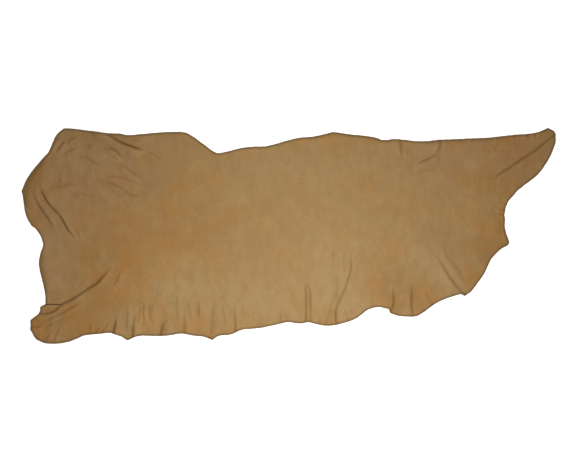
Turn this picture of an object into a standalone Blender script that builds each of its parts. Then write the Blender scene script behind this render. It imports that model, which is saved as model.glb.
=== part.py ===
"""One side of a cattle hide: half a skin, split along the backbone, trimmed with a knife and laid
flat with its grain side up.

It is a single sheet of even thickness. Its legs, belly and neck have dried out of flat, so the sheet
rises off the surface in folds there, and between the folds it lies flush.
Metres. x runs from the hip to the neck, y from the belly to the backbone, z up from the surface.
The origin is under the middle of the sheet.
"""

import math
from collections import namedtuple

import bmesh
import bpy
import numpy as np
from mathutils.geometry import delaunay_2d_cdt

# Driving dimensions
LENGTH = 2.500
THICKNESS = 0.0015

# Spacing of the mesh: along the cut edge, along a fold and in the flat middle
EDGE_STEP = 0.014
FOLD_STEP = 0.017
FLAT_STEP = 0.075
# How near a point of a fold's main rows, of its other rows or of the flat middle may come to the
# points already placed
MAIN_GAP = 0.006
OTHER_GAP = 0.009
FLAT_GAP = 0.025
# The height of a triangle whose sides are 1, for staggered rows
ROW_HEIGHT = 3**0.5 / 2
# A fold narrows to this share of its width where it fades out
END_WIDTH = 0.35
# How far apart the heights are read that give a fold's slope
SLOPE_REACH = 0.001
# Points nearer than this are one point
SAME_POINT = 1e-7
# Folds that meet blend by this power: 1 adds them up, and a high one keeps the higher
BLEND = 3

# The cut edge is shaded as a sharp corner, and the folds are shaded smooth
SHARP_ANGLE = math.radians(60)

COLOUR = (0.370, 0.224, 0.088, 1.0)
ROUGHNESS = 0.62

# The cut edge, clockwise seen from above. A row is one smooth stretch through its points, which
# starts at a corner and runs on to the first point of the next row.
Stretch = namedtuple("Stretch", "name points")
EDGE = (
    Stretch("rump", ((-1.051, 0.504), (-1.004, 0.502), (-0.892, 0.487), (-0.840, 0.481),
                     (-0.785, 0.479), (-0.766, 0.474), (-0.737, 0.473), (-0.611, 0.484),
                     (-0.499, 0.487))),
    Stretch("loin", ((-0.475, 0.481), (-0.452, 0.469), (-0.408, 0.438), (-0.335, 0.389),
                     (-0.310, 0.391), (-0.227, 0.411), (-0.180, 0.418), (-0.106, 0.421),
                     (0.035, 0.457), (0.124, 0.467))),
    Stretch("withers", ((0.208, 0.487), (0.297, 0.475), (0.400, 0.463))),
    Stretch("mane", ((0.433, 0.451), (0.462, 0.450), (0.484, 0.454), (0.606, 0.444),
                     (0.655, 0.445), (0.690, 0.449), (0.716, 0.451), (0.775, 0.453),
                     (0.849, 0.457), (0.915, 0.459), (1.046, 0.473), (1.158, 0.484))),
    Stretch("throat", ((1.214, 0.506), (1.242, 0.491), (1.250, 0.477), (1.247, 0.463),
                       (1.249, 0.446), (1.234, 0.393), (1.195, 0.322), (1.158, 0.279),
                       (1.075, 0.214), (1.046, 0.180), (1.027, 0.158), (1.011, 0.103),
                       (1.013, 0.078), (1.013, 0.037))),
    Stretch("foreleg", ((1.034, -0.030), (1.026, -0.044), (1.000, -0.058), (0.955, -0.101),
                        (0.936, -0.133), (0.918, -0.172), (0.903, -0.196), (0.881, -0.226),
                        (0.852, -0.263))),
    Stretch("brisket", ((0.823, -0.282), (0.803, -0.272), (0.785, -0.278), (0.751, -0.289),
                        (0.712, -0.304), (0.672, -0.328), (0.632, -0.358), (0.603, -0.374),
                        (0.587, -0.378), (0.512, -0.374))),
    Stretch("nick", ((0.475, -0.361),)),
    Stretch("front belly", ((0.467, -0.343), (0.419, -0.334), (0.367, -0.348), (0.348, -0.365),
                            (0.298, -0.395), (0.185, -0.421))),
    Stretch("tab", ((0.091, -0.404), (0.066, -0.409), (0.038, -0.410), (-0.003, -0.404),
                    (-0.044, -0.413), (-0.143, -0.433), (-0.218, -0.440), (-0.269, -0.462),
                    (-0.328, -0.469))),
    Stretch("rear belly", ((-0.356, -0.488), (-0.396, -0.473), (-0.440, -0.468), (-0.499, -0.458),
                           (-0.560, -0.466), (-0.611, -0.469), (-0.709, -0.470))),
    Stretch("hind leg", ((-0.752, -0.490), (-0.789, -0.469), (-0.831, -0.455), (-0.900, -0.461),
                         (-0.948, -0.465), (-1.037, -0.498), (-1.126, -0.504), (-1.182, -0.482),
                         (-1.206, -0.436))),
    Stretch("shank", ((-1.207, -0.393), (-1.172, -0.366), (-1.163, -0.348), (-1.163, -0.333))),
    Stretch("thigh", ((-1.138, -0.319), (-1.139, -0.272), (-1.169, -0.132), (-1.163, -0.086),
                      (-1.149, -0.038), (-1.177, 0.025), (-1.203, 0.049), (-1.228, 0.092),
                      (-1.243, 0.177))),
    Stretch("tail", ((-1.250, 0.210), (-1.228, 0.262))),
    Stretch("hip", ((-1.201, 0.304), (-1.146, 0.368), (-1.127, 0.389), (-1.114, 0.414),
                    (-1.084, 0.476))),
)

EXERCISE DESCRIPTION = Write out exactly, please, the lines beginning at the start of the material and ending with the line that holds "flat with its grain side up.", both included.

RESULT FOR THIS EXERCISE =
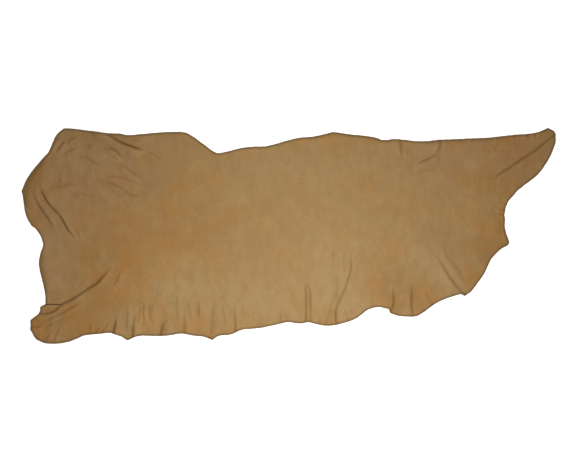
Turn this picture of an object into a standalone Blender script that builds each of its parts. Then write the Blender scene script behind this render. It imports that model, which is saved as model.glb.
=== part.py ===
"""One side of a cattle hide: half a skin, split along the backbone, trimmed with a knife and laid
flat with its grain side up.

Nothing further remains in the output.